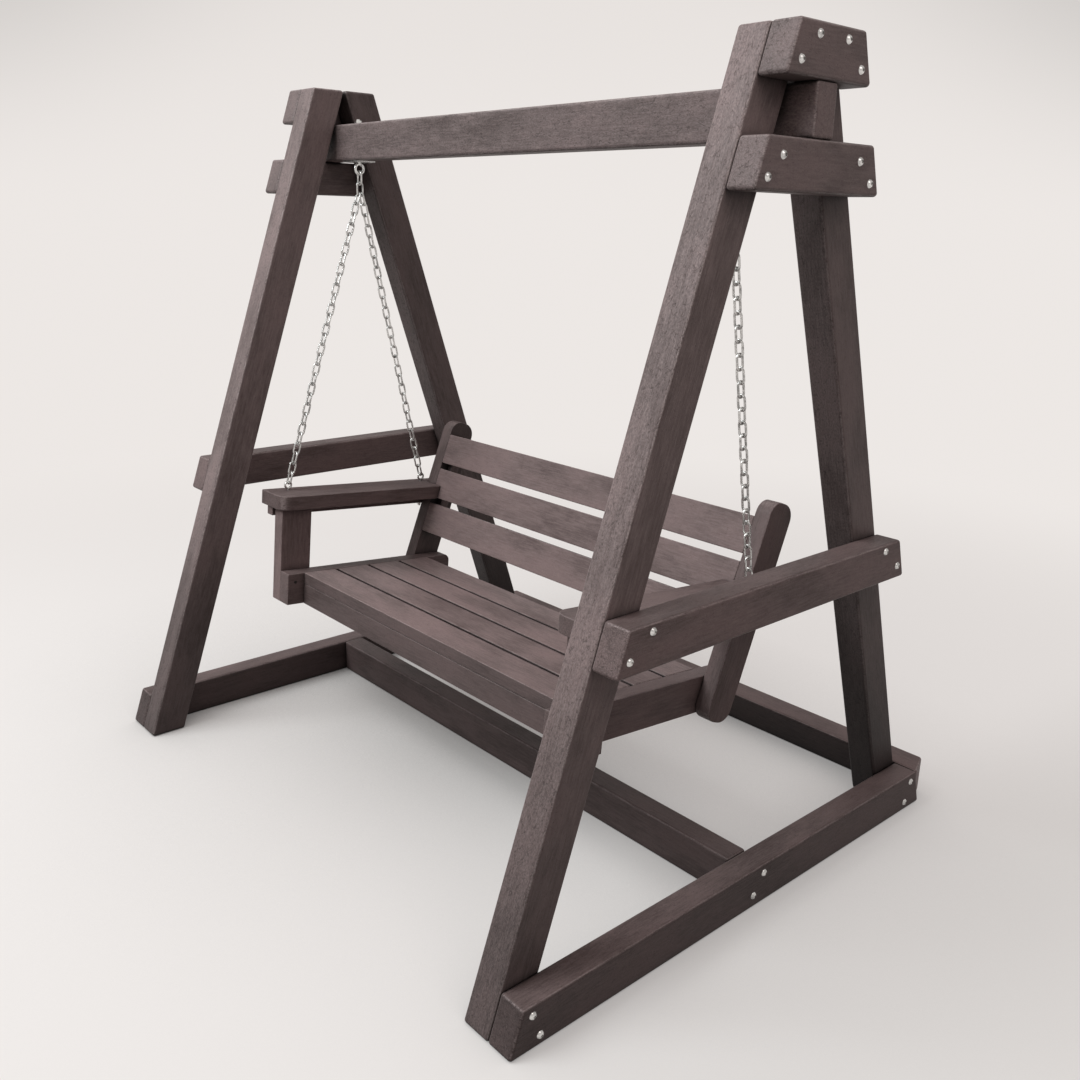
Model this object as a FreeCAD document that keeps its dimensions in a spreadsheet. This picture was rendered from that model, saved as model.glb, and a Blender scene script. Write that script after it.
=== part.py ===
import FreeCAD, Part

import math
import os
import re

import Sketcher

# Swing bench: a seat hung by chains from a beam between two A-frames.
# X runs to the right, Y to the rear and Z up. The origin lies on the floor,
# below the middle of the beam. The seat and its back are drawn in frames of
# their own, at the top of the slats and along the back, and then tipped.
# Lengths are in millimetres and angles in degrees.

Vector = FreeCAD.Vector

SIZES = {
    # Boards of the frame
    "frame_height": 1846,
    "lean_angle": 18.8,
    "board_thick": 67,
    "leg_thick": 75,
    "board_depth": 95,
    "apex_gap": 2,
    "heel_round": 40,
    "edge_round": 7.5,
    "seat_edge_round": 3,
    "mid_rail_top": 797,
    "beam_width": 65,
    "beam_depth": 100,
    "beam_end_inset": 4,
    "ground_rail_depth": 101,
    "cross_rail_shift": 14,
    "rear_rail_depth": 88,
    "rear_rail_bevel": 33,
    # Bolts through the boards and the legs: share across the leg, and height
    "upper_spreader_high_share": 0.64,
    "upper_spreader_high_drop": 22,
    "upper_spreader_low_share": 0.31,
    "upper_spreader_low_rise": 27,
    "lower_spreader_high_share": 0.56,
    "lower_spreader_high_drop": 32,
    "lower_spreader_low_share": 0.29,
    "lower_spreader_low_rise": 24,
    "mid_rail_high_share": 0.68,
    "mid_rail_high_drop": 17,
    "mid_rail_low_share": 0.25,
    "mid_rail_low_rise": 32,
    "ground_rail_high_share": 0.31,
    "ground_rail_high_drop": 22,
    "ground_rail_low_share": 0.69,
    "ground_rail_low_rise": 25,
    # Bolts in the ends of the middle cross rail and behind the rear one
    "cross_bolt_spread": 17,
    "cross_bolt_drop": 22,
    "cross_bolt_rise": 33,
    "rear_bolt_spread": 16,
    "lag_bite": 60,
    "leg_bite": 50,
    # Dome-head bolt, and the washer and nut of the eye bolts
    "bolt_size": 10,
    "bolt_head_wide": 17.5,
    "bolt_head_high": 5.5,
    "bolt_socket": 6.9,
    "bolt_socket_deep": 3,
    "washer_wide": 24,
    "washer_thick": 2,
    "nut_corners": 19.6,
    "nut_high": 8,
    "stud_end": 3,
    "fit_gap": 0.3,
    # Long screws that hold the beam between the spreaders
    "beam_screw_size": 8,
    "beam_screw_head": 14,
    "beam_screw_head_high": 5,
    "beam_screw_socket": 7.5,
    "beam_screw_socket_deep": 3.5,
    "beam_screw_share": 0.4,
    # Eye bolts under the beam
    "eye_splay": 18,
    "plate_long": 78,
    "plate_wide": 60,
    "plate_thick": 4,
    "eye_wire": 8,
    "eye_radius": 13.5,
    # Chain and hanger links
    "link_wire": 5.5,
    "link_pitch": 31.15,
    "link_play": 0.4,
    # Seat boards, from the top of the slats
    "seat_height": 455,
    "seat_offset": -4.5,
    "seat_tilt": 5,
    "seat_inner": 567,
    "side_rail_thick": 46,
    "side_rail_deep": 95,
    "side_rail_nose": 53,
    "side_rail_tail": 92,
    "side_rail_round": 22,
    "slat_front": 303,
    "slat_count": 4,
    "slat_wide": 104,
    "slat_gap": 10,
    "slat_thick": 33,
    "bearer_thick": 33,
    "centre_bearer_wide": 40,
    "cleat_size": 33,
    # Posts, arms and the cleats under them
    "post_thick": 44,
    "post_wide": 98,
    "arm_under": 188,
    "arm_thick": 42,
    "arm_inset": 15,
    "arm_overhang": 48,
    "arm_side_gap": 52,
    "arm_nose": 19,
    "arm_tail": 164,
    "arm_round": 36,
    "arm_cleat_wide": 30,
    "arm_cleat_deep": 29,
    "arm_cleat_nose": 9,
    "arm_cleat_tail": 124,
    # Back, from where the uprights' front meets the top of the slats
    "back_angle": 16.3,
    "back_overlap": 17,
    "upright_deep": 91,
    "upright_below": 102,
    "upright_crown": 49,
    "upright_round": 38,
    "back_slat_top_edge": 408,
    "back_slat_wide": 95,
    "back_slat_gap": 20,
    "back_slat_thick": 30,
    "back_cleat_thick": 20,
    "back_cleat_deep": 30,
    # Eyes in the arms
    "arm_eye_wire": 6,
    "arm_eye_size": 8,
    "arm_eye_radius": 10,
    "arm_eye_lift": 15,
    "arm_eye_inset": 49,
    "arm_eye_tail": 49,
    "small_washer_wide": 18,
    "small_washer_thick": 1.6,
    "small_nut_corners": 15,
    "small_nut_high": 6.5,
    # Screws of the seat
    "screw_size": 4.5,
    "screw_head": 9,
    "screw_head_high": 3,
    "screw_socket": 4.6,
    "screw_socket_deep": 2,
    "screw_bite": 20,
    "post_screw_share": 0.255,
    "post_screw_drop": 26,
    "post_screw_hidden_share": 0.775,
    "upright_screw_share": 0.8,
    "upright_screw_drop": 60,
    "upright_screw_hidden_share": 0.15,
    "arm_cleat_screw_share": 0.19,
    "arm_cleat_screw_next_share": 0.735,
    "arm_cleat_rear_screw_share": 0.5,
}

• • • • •

Instruction |
Only the lines from the beginning of the material to the line containing "Vector = FreeCAD.Vector" should be echoed, verbatim and in full.

Written response |
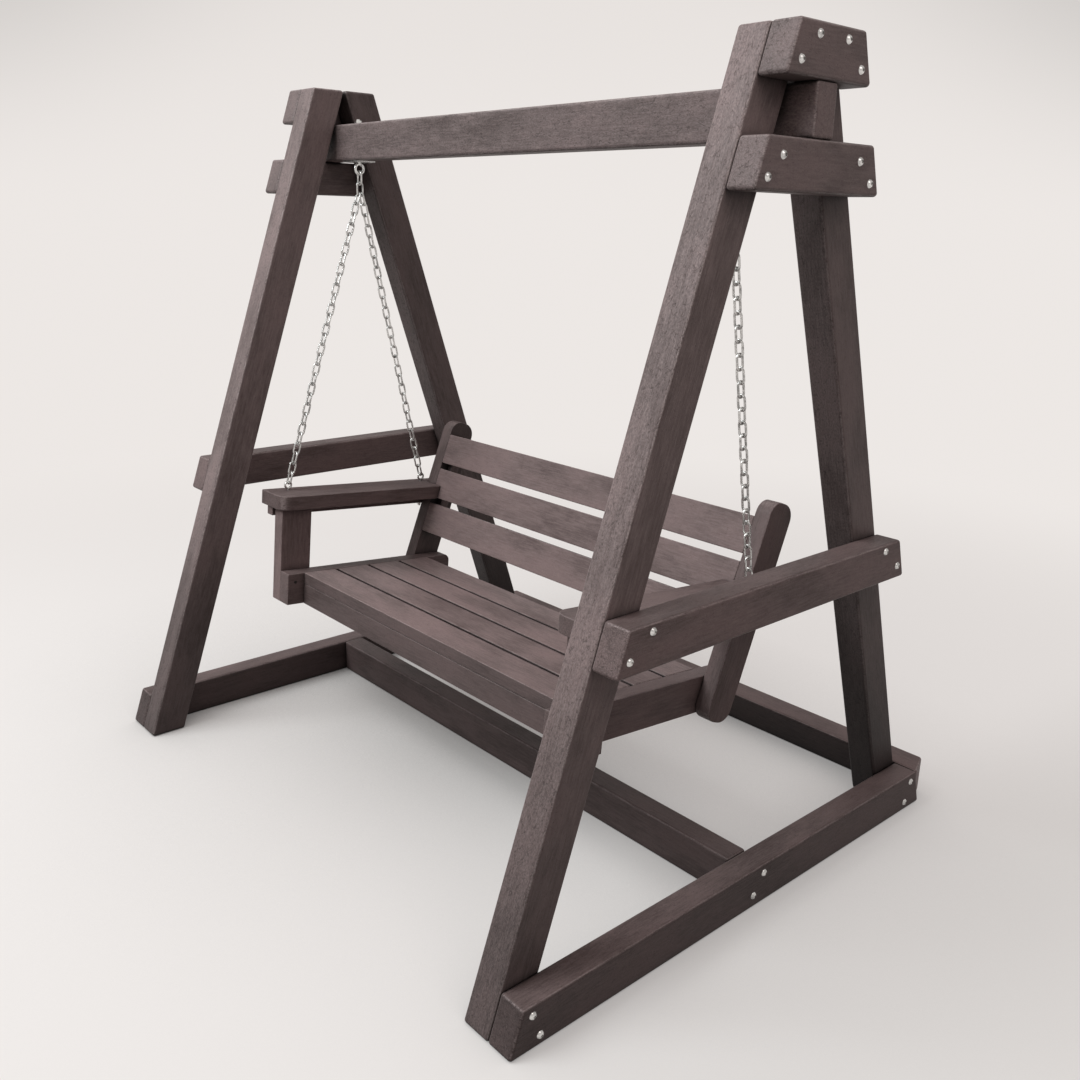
Model this object as a FreeCAD document that keeps its dimensions in a spreadsheet. This picture was rendered from that model, saved as model.glb, and a Blender scene script. Write that script after it.
=== part.py ===
import FreeCAD, Part

import math
import os
import re

import Sketcher

# Swing bench: a seat hung by chains from a beam between two A-frames.
# X runs to the right, Y to the rear and Z up. The origin lies on the floor,
# below the middle of the beam. The seat and its back are drawn in frames of
# their own, at the top of the slats and along the back, and then tipped.
# Lengths are in millimetres and angles in degrees.

Vector = FreeCAD.Vector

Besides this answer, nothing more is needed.